Adams also testified about a series of daily calendar books that the Zourdos family maintained at each Dippin Donuts location. She said she was taught how to make some notations in the books.

According to Adams, the daily logs would keep track of total sales at the front counter and the drive through, along with the amount made via credit card that day and the amount of cash deposited into the business bank account.

By way of explanation, the prosecution handed Adams a calculator and asked her to add and subtract the sales and deposits for July 18, 2015. According to the numbers in the calendar book, the Erie Boulevard Dippin Donuts made $2,289 in drive through sales and $1,503 in counter sales on that day, Adams testified, and roughly $875.51 was from credit card sales. The notations in the book indicated that the Zourdos family deposited $1,087 in cash into their business account from that day, leaving $1,829.49 in cash unaccounted for.

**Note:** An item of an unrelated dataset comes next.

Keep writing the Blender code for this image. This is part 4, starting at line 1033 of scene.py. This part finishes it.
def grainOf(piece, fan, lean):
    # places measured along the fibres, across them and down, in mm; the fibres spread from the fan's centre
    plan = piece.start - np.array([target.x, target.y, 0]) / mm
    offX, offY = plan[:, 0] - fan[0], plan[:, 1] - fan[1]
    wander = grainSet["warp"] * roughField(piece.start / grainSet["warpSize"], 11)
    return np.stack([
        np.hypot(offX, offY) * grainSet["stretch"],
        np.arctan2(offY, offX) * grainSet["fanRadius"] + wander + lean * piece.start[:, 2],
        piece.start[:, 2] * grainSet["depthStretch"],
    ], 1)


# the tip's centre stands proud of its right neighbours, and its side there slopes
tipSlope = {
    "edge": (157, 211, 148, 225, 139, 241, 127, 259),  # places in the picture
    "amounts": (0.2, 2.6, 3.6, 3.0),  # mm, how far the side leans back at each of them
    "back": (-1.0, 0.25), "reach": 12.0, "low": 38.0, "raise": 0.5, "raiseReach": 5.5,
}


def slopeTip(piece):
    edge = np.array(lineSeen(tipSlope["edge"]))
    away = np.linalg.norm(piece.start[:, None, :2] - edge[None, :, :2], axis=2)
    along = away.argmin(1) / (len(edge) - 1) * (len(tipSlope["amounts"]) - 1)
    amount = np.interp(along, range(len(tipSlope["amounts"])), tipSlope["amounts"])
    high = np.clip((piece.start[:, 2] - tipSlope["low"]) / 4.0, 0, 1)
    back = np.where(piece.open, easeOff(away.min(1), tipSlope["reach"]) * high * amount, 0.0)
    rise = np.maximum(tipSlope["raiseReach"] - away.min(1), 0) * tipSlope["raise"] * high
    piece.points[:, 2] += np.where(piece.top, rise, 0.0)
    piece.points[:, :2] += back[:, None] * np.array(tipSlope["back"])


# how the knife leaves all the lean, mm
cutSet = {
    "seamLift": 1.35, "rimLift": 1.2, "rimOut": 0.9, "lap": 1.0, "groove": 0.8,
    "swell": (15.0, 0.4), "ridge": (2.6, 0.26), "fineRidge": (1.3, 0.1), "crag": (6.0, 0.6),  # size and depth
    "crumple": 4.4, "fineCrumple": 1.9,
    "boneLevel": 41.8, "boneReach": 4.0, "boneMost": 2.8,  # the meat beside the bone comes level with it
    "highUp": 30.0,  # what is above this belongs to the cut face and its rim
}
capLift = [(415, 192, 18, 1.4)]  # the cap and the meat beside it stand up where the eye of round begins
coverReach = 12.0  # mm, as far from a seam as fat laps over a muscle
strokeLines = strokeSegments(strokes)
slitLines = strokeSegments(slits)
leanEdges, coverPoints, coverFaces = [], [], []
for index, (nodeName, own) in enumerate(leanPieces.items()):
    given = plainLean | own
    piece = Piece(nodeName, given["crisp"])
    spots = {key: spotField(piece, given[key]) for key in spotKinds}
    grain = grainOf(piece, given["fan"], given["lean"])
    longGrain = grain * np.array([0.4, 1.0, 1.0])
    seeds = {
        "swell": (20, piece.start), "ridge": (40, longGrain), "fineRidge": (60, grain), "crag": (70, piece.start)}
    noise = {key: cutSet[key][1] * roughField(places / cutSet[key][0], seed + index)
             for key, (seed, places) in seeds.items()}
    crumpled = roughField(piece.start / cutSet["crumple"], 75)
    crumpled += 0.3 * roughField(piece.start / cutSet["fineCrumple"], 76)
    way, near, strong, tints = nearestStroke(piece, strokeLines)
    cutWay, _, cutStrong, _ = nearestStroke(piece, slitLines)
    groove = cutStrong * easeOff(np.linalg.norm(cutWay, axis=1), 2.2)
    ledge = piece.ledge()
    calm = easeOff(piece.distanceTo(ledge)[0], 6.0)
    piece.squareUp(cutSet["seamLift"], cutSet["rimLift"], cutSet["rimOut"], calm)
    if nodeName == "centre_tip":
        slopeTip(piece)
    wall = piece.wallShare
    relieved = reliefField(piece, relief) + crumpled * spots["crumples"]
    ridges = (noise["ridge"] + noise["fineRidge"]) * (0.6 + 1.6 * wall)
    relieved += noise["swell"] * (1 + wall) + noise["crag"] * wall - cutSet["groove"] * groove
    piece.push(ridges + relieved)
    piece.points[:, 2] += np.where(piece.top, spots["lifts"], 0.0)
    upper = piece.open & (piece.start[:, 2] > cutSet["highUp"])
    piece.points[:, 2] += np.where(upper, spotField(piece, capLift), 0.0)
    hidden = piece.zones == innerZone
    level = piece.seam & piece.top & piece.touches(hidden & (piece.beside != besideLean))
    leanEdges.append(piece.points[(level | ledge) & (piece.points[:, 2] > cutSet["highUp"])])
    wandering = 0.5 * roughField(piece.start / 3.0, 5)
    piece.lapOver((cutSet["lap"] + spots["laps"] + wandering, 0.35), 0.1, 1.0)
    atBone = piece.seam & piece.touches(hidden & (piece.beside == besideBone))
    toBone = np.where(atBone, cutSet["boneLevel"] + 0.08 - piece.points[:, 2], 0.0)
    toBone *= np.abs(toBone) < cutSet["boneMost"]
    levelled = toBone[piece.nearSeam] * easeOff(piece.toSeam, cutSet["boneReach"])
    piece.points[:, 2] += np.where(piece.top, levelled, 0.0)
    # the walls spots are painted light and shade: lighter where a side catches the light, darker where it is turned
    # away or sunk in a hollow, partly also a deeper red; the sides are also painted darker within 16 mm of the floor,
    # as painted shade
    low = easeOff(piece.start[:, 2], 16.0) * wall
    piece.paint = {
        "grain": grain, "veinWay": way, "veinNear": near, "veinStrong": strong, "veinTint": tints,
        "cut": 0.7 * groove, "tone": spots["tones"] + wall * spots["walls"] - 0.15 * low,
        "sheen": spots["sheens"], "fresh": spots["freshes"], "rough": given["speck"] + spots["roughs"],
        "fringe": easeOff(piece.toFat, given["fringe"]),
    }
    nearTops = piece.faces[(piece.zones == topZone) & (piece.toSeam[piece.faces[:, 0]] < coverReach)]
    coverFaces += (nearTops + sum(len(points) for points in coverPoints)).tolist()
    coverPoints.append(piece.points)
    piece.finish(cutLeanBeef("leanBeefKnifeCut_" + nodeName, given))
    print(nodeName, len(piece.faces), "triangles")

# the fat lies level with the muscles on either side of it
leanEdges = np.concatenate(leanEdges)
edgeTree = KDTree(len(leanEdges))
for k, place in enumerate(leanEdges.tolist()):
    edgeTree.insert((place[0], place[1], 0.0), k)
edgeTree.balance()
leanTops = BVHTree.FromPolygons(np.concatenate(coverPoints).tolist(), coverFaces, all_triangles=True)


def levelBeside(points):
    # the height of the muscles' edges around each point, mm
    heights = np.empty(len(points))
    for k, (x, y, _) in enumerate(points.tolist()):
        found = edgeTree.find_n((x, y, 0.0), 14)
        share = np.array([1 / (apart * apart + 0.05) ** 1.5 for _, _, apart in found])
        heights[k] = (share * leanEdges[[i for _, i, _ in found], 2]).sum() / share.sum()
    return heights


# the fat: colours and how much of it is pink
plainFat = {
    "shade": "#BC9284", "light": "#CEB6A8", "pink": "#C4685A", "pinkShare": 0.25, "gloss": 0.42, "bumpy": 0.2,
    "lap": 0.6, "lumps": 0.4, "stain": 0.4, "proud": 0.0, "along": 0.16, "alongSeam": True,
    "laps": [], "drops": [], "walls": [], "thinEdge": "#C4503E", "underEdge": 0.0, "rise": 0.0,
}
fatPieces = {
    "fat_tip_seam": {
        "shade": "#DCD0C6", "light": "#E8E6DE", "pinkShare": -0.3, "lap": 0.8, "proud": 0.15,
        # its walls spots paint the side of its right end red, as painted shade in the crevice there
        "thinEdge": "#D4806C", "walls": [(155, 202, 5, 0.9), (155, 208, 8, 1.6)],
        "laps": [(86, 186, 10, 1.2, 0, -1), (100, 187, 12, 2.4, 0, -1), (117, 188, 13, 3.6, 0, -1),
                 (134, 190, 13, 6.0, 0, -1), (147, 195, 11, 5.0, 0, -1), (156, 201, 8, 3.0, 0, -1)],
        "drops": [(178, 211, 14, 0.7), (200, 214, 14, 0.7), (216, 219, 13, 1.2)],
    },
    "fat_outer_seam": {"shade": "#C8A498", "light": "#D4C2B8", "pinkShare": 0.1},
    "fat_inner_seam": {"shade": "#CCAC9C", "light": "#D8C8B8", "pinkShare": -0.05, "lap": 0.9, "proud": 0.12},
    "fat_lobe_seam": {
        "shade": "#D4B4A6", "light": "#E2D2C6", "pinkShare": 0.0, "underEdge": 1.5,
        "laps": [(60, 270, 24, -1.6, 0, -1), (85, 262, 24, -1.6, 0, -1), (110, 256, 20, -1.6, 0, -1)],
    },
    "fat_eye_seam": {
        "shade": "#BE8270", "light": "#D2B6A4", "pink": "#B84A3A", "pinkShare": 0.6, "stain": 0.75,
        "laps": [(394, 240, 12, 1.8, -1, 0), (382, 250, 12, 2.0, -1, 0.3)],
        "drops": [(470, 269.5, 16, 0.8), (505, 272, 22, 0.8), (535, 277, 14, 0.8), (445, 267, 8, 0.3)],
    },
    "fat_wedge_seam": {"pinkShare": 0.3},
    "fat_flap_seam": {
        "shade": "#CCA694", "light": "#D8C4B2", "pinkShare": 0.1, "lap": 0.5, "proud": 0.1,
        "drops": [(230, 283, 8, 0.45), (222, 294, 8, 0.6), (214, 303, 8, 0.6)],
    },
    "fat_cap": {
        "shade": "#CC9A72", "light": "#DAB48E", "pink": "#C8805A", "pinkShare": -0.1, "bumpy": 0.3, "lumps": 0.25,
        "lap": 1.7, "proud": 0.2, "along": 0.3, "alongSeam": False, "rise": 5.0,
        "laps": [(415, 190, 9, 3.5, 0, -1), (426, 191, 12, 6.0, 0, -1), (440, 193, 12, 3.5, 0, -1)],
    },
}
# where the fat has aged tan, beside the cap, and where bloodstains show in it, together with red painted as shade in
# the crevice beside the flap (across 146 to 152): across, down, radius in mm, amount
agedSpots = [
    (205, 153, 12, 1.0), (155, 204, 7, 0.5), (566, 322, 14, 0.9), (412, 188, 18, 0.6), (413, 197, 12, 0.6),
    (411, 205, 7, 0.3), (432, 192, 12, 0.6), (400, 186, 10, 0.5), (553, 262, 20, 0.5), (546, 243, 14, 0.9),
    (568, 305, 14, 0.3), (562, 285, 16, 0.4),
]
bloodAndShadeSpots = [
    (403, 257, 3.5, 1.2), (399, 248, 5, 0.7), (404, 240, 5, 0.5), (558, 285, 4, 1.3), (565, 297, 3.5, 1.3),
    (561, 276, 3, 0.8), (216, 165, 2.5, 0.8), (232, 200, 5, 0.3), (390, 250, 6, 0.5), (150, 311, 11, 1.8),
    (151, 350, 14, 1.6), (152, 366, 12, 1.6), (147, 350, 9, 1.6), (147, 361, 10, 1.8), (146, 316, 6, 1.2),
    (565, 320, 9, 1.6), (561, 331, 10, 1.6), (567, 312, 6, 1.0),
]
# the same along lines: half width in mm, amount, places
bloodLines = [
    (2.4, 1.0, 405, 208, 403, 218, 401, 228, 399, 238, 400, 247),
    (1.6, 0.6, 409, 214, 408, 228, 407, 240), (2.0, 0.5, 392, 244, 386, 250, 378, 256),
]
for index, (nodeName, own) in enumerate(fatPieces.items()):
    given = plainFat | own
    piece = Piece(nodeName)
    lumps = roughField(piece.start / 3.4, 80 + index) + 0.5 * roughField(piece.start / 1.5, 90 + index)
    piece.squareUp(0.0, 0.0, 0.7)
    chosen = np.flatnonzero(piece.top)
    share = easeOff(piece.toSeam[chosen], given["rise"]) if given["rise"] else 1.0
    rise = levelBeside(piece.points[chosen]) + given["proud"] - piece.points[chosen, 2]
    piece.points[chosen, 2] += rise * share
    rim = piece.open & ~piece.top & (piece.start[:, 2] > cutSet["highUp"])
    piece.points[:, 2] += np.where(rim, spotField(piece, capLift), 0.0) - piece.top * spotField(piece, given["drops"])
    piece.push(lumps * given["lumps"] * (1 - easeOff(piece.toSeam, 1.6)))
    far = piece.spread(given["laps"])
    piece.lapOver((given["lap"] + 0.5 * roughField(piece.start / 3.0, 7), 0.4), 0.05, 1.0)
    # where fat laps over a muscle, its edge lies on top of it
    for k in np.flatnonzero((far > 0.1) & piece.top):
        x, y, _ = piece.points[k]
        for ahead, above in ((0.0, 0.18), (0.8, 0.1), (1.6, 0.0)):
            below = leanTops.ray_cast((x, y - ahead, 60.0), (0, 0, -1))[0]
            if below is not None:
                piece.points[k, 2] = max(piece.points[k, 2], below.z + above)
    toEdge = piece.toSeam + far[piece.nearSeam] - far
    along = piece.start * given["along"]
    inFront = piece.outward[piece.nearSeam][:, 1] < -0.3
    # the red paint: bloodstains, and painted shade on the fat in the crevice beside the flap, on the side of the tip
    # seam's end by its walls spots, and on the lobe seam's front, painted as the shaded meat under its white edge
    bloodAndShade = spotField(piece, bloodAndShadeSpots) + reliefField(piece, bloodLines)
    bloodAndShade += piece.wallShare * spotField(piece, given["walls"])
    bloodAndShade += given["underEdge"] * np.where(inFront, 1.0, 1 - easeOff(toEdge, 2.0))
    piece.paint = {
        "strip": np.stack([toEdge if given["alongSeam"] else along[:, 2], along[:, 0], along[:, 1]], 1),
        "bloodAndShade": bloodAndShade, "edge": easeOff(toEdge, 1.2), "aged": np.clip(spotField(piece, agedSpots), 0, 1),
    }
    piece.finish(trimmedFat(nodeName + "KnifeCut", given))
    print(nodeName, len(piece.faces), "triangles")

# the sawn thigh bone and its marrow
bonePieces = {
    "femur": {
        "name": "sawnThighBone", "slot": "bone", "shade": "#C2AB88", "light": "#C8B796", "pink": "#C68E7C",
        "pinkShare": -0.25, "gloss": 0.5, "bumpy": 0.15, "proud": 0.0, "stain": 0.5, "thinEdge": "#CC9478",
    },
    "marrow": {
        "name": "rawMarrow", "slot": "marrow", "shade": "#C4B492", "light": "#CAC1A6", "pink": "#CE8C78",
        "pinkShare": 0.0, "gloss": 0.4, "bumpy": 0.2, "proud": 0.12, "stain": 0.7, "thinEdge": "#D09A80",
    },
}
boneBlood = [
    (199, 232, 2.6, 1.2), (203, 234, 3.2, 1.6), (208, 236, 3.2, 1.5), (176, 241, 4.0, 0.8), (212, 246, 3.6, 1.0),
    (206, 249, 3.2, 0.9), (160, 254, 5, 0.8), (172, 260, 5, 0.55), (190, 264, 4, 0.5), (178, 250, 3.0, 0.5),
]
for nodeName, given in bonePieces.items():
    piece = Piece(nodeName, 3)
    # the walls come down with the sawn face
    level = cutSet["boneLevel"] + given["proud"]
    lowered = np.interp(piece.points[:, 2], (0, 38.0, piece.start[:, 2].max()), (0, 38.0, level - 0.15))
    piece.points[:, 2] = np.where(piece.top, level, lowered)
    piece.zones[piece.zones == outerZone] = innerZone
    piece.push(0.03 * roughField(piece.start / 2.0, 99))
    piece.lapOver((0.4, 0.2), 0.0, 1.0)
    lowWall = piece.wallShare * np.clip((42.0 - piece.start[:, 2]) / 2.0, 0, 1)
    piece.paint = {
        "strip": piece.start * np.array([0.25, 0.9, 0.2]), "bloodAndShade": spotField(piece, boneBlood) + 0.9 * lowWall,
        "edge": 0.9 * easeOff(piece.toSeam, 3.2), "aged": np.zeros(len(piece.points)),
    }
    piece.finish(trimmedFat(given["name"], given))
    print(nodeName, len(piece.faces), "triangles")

According to Adams, $1,400 cash was deposited into the bank accounts of Helen, Dimitrios and Rose, deposit slips that she wrote herself. That still left $429.49 in cash unaccounted for, according to testimony.

And this was just one day out of years of calendar book notations, the prosecution noted to the jury.

Other witnesses on Tuesday included several special agents with the criminal investigation division of the federal IRS. Special Agent Julie Carruthers testified about executing a search warrant on the Erie Boulevard Dippin Donuts and seizing the calendar books. The prosecution also handed Carruthers the calculator and asked her to add and subtract the numbers from a different day in one of the books.

Special Agent Scott Ashlaw testified about executing a search warrant on the home of John and Helen Zourdos in Rome. Ashlaw told the jury that they found stacks of cash tucked away in various purses, wallets, drawers, hutches and cabinets in and around the Zourdos' master bedroom.

In total, Ashlaw testified that they seized $299,143 in U.S. currency, $7,340 in Euros and $35 in Canadian currency. Ashlaw told the jury that he had no way of knowing how long that money had been there or how long it had been accumulating.